The conundrum of secure positioning

Nature volume 479, pages 307308 (17 November 2011) | Download Citation

Quantum information has been suggested as a means to prove beyond doubt a person's exact spatial position. But it turns out that all attempts to solve this problem using such an approach are doomed to failure.

On 20 July 1969, millions of people held their breath as they watched, live on television, Neil Armstrong set foot on the Moon. Yet Fox Television has reported that a staggering 20% of Americans have had doubts about the Apollo 11 mission. Could it have been a hoax staged by Hollywood studios here on Earth? An article by Buhrman and collaborators1, published in the CRYPTO 2011 conference proceedings, comes too late to offer a resolution of this dispute, but studies a related fundamental question: is it possible to devise a scheme by which one person can give definitive proof that he (or one of his agents) is at a specific location?

This 'secure positioning' conundrum has been studied for a number of years. However, Chandran and colleagues proved2 in 2009 that any possible scheme purporting to solve the problem could be defeated whenever it is based on classical physics. There was great excitement the following year when researchers3,4 claimed to have obtained perfect solutions to the problem by using the strange and counter-intuitive properties of quantum information. (A US patent had been issued in 2006 for a similar scheme5, but this did not percolate to the academic world until later.) Unfortunately, these solutions (including the earlier patent) can be foiled by even stranger and more counter-intuitive properties of quantum information6. So the race was on within the research community to design a cleverer quantum approach that would be unbreakable. Buhrman and collaborators1 have just crushed this hope by proving that all attempts to solve this problem are doomed to fall prey to attacks based on quantum teleportation7, in which the quantum state of a system is instantaneously transferred from one location to another, albeit encrypted until a classical message has been received.

More formally, secure positioning involves a prover and a set of verifiers. The purpose of the verifiers is to ascertain that the prover is at precisely the position he claims to be. We are not concerned about authenticity in the sense that the prover can be replaced by his trusted agent, in which case the agent must be in the purported position. Notwithstanding recent controversy8, information cannot be transmitted faster than the speed of light, according to Einstein's relativity theory. This makes it easy to ascertain that the prover is no farther than some claimed distance from one fixed verifier, according to the distance-bounding technique9: the verifier sends a random signal to the prover, who has to bounce it back immediately. If the signal comes back within one microsecond (10−6 s), then the prover (or his agent) cannot be more than 150 metres away because it takes light one microsecond to travel the 300-metre return trip.
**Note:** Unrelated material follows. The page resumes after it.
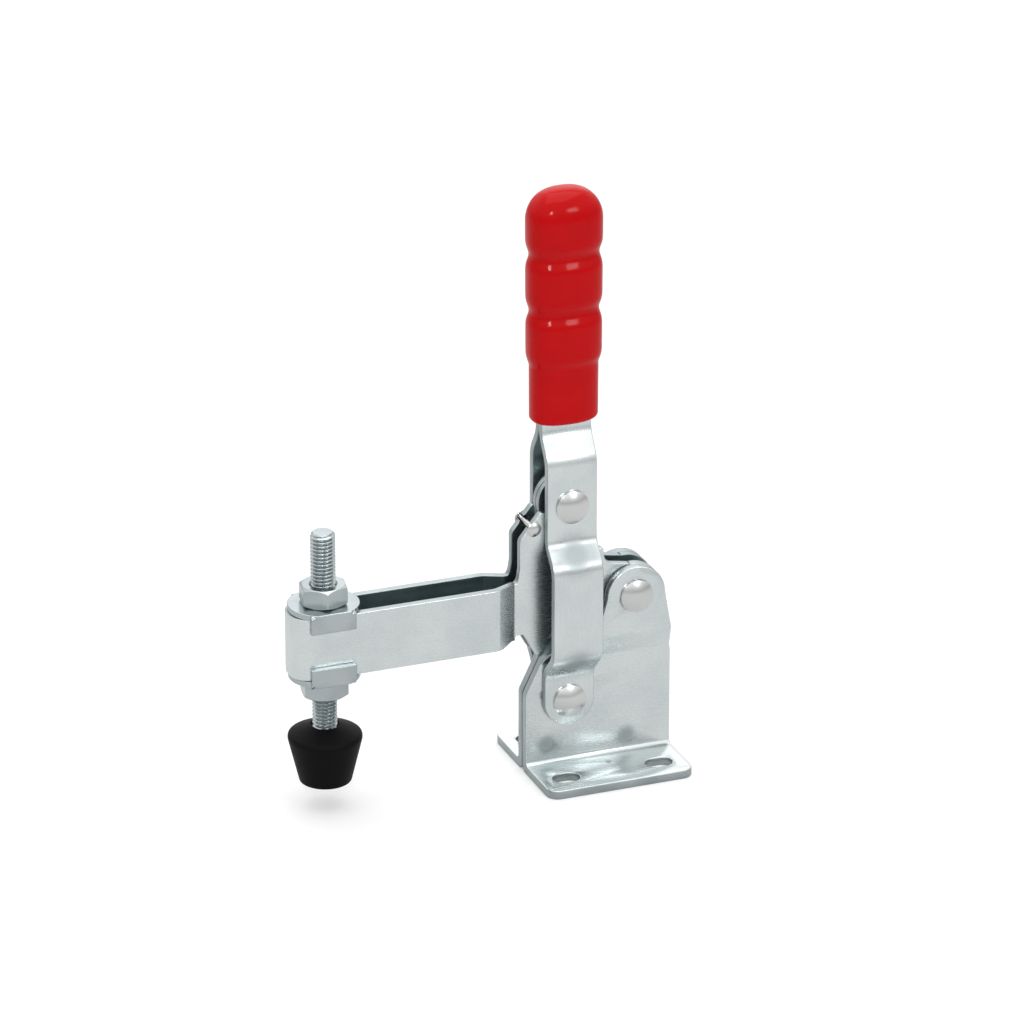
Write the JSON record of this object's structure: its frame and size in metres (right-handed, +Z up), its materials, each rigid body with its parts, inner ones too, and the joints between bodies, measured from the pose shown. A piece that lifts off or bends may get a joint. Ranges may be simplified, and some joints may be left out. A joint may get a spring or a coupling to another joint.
{
  "type": "toggle clamp",
  "caption": "Vertical-handle toggle clamp with a forked handle, slotted clamping arm, rubber-tipped spindle and flat slotted feet.",
  "frame": {"origin": "centre of the four mounting slots, on the underside of the feet", "axes": "+Z up along the handle, -X along the clamping arm to its nose, Y across"},
  "size_m": [0.129, 0.05, 0.2002],
  "materials": {
    "zinc_sheet": "blue-white zinc-plated sheet steel, satin",
    "rivet_steel": "zinc-plated riveted steel, semi-gloss",
    "fastener_steel": "zinc-plated fastener, satin",
    "red_vinyl": "glossy dip-moulded vinyl",
    "black_rubber": "matt moulded rubber"
  },
  "bodies": {
    "base": {"base_front": "zinc_sheet", "base_back": "zinc_sheet", "handle_pivot_rivet": "rivet_steel", "arm_pivot_rivet": "rivet_steel"},
    "handle": {"fork_front": "zinc_sheet", "fork_back": "zinc_sheet", "grip": "red_vinyl", "top_pivot_rivet": "rivet_steel", "top_spacer_front": "rivet_steel", "top_spacer_back": "rivet_steel"},
    "link": {"link_front": "zinc_sheet", "link_back": "zinc_sheet", "link_pin": "rivet_steel"},
    "arm": {"clamp_arm": "zinc_sheet", "arm_stop_rivet": "rivet_steel", "arm_pivot_bush": "rivet_steel", "link_stud_front": "rivet_steel", "link_stud_back": "rivet_steel", "upper_washer": "zinc_sheet", "lower_washer": "zinc_sheet", "upper_nut": "fastener_steel", "lower_nut": "fastener_steel", "spindle": "fastener_steel", "pad": "black_rubber"}
  },
  "joints": [
    {"name": "handle_swing", "type": "hinge", "parent": "base", "child": "handle", "pos_m": [-0.011, 0, 0.025], "axis": [0, 1, 0], "range_deg": [0, 60]},
    {"name": "arm_swing", "type": "hinge", "parent": "base", "child": "arm", "pos_m": [0.011, 0, 0.059], "axis": [0, 1, 0], "range_deg": [0, 115.1]},
    {"name": "link_swing", "type": "hinge", "parent": "handle", "child": "link", "pos_m": [-0.011, 0, 0.093], "axis": [0, 1, 0], "range_deg": [0, 65.8]}
  ],
  "couplings": [
    {"joint": "arm_swing", "follows": "handle_swing", "ratio": 1.9183},
    {"joint": "link_swing", "follows": "handle_swing", "ratio": 1.0967}
  ]
}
It is tempting to infer that the prover can be pinned down to a specific position by asking him to simultaneously demonstrate that he is no more than 150 metres from two verifiers set 300 metres apart, one on either side of the purported position. Unfortunately, this simple-minded approach fails if a cheating prover has two agents, each positioned within 150 metres of one of the verifiers. The purported prover's position can be empty (no one landed on the Moon!), yet both verifiers are simultaneously satisfied, not realizing that they are talking to different agents.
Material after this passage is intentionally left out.